エリック・リース氏が強調するように、「ビジョンはピボットできない」という原則があります。

ビジョンの一貫性を保つために

  • 企業の根本的な存在意義は変更しない
  • 価値観や企業文化の核となる部分は維持する
  • ステークホルダーに対する説明責任を果たす

ピボット実施前のチェックポイント

項目確認内容判断基準
データの十分性仮説検証に必要なデータが揃っているか最低2-3ヶ月の継続的なデータ収集
市場規模新たなターゲット市場の規模は十分かTAM(総市場規模)の詳細分析
競合状況新領域での競合優位性は確保できるか競合分析と差別化要因の特定
リソースピボットに必要なリソースは確保できるか人材、資金、時間の詳細な見積もり
チーム合意チーム全体がピボットに納得しているか全メンバーとの十分な議論と合意形成

ピボット成功のためのベストプラクティス

1. データドリブンな意思決定

感情的な判断ではなく、客観的なデータに基づいた意思決定を行う

  • 定量データ:ユーザー数、継続率、売上などの数値指標
  • 定性データ:顧客インタビュー、ユーザーフィードバック
  • 市場データ:業界動向、競合分析、市場規模

2. 段階的な実施

一度にすべてを変更するのではなく、段階的にピボットを実施

  1. 小規模テスト:限定的な範囲での試行
  2. 効果測定:初期結果の詳細な分析
  3. 段階的拡大:成功が確認できた場合の本格展開

3. ステークホルダーとのコミュニケーション

ピボットの必要性と方向性について、関係者との密な連携

  • 投資家:事業計画の変更に関する詳細な説明
  • 従業員:変更の背景と今後の方針の共有
  • 顧客:サービス変更に関する適切な告知
  • パートナー:協業関係への影響の説明

ピボット失敗の兆候と対策

失敗の兆候

以下のような状況が続く場合、ピボット戦略の見直しが必要

  • KPIの継続的な悪化:ピボット後も主要指標が改善しない
  • チームの混乱:メンバーが新しい方向性を理解できない
  • 顧客の困惑:既存顧客からの苦情や離脱が増加
  • 資金調達の困難:投資家からの理解を得られない

対策

  • 早期の軌道修正:兆候を発見した時点での迅速な対応
  • 外部専門家の活用:客観的な視点からのアドバイス
  • 原点回帰:企業の核となる価値の再確認
  • コミュニケーションの強化:ステークホルダーとの対話促進

法的・契約的な注意点

ピボット実施時には、以下の法的側面も考慮が必要

  • 雇用契約:職務内容の大幅な変更に伴う契約見直し
  • 顧客契約:サービス内容変更に関する契約条項の確認
  • 投資契約:事業内容変更に関する投資家との合意
  • 知的財産権:新事業領域での特許・商標の調査と対策

まとめ:ピボットでビジネスを成功に導くために

ピボットとは、企業経営における戦略的な「方向転換」や「路線変更」を意味する重要なビジネス概念です。

元々は「回転軸」を意味する英語から生まれた用語ですが、現代のビジネス環境においては、企業が生き残り成長するための不可欠な戦略手法となっています。
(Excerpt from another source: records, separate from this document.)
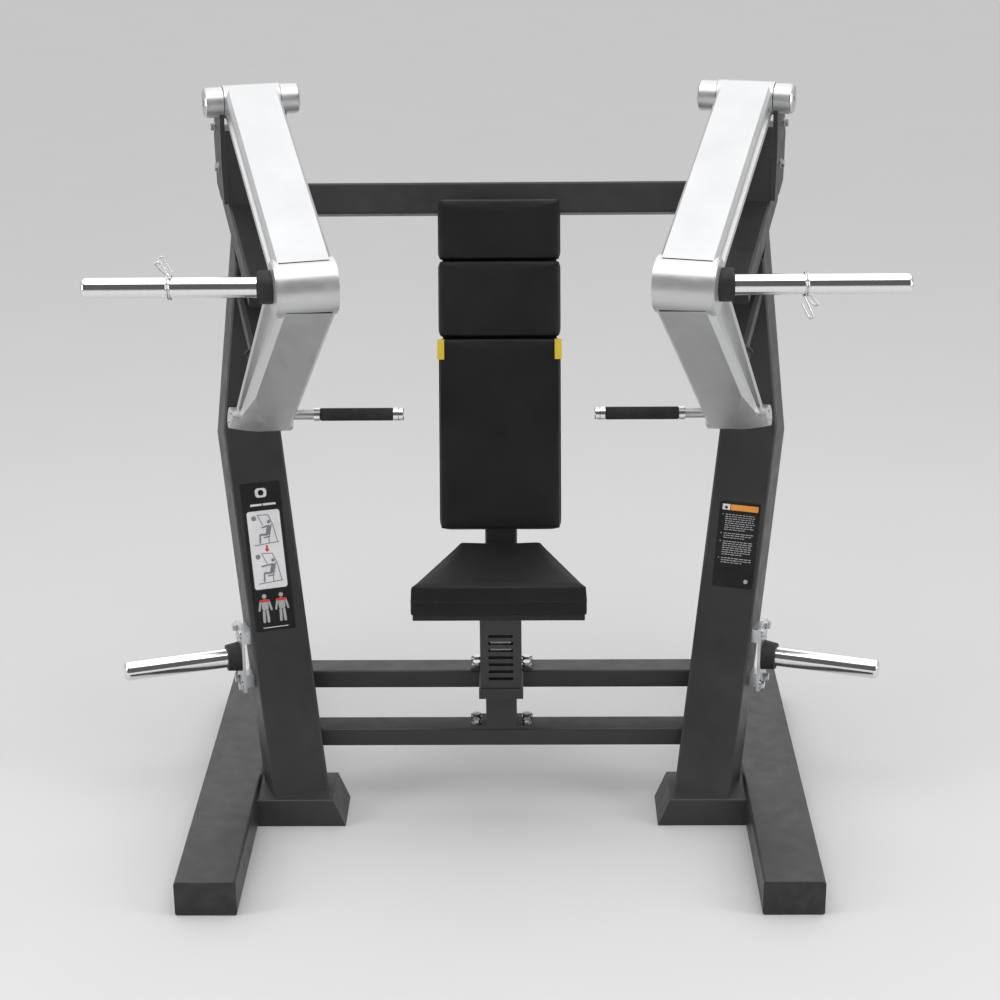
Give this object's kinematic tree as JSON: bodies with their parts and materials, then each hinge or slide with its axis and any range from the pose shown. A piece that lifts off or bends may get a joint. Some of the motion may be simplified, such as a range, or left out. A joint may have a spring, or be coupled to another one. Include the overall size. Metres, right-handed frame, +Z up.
{
  "type": "chest press machine",
  "caption": "Plate-loaded chest press with independent swinging arms, a reclined back pad, a height-adjustable seat and plate storage horns.",
  "frame": {"origin": "centre of the machine's bounding box on the floor", "axes": "+X across the machine, +Y from the open front to the back, +Z up"},
  "size_m": [1.952, 1.2, 1.813],
  "materials": {
    "charcoal_paint": "fine satin powder coat",
    "silver_paint": "metallic silver powder coat",
    "horn_chrome": "polished",
    "handle_steel": "satin",
    "trim_chrome": "polished",
    "spring_wire": "bright drawn wire",
    "grip_rubber": "matt foam",
    "black_rubber": "matt",
    "black_plastic": "fine texture",
    "yellow_plastic": "moulded",
    "placard_film": "printed film",
    "zinc_steel": "bright zinc",
    "satin_plate": "satin",
    "plywood": "stained ply",
    "upholstery": "grained vinyl"
  },
  "bodies": {
    "frame": {"back_board": "plywood", "back_crossbar": "charcoal_paint", "back_cushion_lower": "upholstery", "back_cushion_middle": "upholstery", "back_cushion_upper": "upholstery", "back_post": "charcoal_paint", "base_rail_left": "charcoal_paint", "base_rail_right": "charcoal_paint", "board_straps": "charcoal_paint", "frame_bolts": "zinc_steel", "pad_clips": "yellow_plastic", "pivot_axles": "zinc_steel", "pivot_bosses": "silver_paint", "pivot_brackets": "charcoal_paint", "pivot_caps": "satin_plate", "placard_left": "placard_film", "placard_right": "placard_film", "rail_end_caps": "black_plastic", "seat_crossbar": "charcoal_paint", "seat_pawl": "zinc_steel", "seat_post": "charcoal_paint", "stop_brackets": "charcoal_paint", "stop_bumpers": "black_rubber", "storage_collars": "black_rubber", "storage_horns": "horn_chrome", "storage_plates": "satin_plate", "strut_left": "charcoal_paint", "strut_right": "charcoal_paint", "stub_foot_left": "charcoal_paint", "stub_foot_right": "charcoal_paint", "top_crossbar": "charcoal_paint", "upright_left": "charcoal_paint", "upright_right": "charcoal_paint"},
    "left_arm": {"upper_arm_left": "silver_paint", "arm_bearings_left": "zinc_steel", "elbow_drum_left": "silver_paint", "lower_arm_left": "silver_paint", "hub_screws_left": "zinc_steel", "handle_bar_left": "handle_steel", "grip_left": "grip_rubber", "handle_trim_left": "trim_chrome", "plate_horn_left": "horn_chrome", "horn_collar_left": "black_rubber"},
    "right_arm": {"upper_arm_right": "silver_paint", "arm_bearings_right": "zinc_steel", "elbow_drum_right": "silver_paint", "lower_arm_right": "silver_paint", "hub_screws_right": "zinc_steel", "handle_bar_right": "handle_steel", "grip_right": "grip_rubber", "handle_trim_right": "trim_chrome", "plate_horn_right": "horn_chrome", "horn_collar_right": "black_rubber"},
    "seat": {"seat_sleeve": "charcoal_paint", "seat_liner": "black_plastic", "seat_collar": "charcoal_paint", "seat_board": "plywood", "seat_cushion": "upholstery"},
    "left_clip": {"spring_clip_left": "spring_wire"},
    "right_clip": {"spring_clip_right": "spring_wire"}
  },
  "joints": [
    {"name": "left_arm_swing", "type": "hinge", "parent": "frame", "child": "left_arm", "pos_m": [-0.641, 0.48, 1.771], "axis": [-0.9636, -0.2672, 0], "range_deg": [0, 48]},
    {"name": "right_arm_swing", "type": "hinge", "parent": "frame", "child": "right_arm", "pos_m": [0.641, 0.48, 1.771], "axis": [-0.9636, 0.2672, 0], "range_deg": [0, 48]},
    {"name": "seat_height", "type": "slide", "parent": "frame", "child": "seat", "axis": [0, 0, 1], "range_m": [-0.07, 0.08]},
    {"name": "left_clip_slide", "type": "slide", "parent": "left_arm", "child": "left_clip", "axis": [-1, 0, 0], "range_m": [-0.19, 0.31]},
    {"name": "right_clip_slide", "type": "slide", "parent": "right_arm", "child": "right_clip", "axis": [1, 0, 0], "range_m": [-0.15, 0.35]}
  ]
}
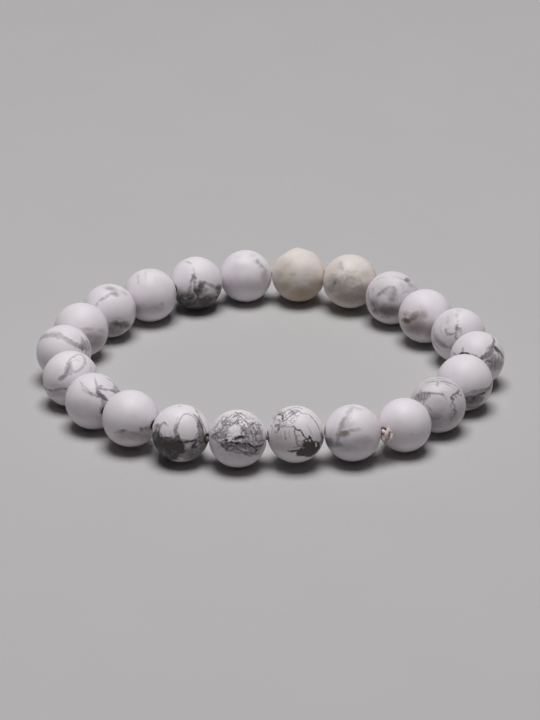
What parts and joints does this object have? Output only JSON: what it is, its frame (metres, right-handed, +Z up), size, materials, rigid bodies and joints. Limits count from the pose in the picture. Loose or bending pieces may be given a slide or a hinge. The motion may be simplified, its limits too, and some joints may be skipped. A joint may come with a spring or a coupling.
{
  "type": "beaded stretch bracelet",
  "caption": "Closed loop of round drilled white stone beads strung on a knotted elastic cord, worn by stretching it over the hand.",
  "frame": {"origin": "middle of the base of the bounding box of the bracelet lying flat", "axes": "+Z up, out of the wrist opening; +X along the loop's longest width, to the right as the picture shows it; -Y towards the viewer"},
  "size_m": [0.0679, 0.0622, 0.0085],
  "materials": {
    "howlite_white": "satin polish",
    "howlite_veined": "satin polish with grey veins",
    "howlite_cream": "satin polish, cream with brown stain",
    "elastic_thread": "fibrous, matt"
  },
  "bodies": {
    "root": {"bead_01": "howlite_veined", "bead_02": "howlite_cream", "bead_03": "howlite_cream", "bead_04": "howlite_veined", "bead_05": "howlite_white", "bead_06": "howlite_veined", "bead_07": "howlite_veined", "bead_08": "howlite_white", "bead_09": "howlite_veined", "bead_10": "howlite_white", "bead_11": "howlite_veined", "bead_12": "howlite_veined", "bead_13": "howlite_veined", "bead_14": "howlite_veined", "bead_15": "howlite_white", "bead_16": "howlite_veined", "bead_17": "howlite_veined", "bead_18": "howlite_veined", "bead_19": "howlite_white", "bead_20": "howlite_veined", "bead_21": "howlite_white", "bead_22": "howlite_veined", "elastic_cord": "elastic_thread", "knot": "elastic_thread"}
  },
  "joints": []
}
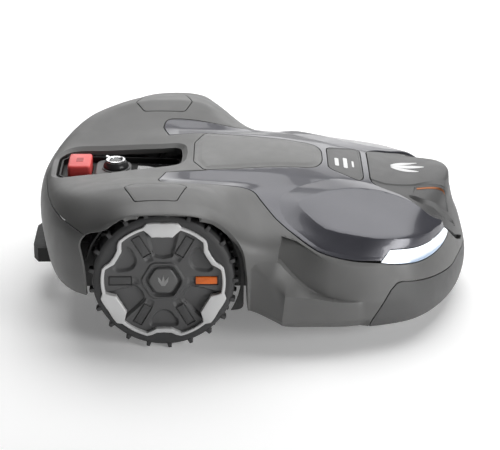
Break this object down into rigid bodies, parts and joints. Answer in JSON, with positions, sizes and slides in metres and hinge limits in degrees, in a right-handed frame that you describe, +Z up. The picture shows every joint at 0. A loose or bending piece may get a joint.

特にスタートアップ企業や新規事業において、市場のニーズと自社のサービスとの適合性を図るプロセスとして重要な役割を果たしています。

ピボット成功の鍵となるポイント

  • データに基づいた客観的な判断:感情ではなく事実に基づく意思決定
  • 適切なタイミングでの実施:早すぎず遅すぎない最適なタイミングの見極め
  • ビジョンの一貫性保持:核となる価値観や存在意義は変更しない
  • 段階的なアプローチ:一度にすべてを変えるのではなく、段階的な実施
  • ステークホルダーとの密な連携:関係者との十分なコミュニケーション

Instagram、Slack、任天堂、ミクシィなど、多くの成功企業がピボットを通じて現在の地位を築いています。これらの事例が示すように、ピボットは単なる「失敗からの逃避」ではなく、「より大きな成功への戦略的転換」として捉えることが重要です。

変化の激しい現代のビジネス環境において、ピボットの概念を理解し、適切に活用することは、すべてのビジネスパーソンにとって必要不可欠なスキルと言えるでしょう。

ピボットは勇気のいる決断ですが、適切に実施されれば企業を新たな成長軌道に乗せる強力な手法となります。市場の変化を敏感に察知し、データに基づいた冷静な判断で、必要な時に躊躇なくピボットを実行できる組織こそが、長期的な成功を手にすることができるのです。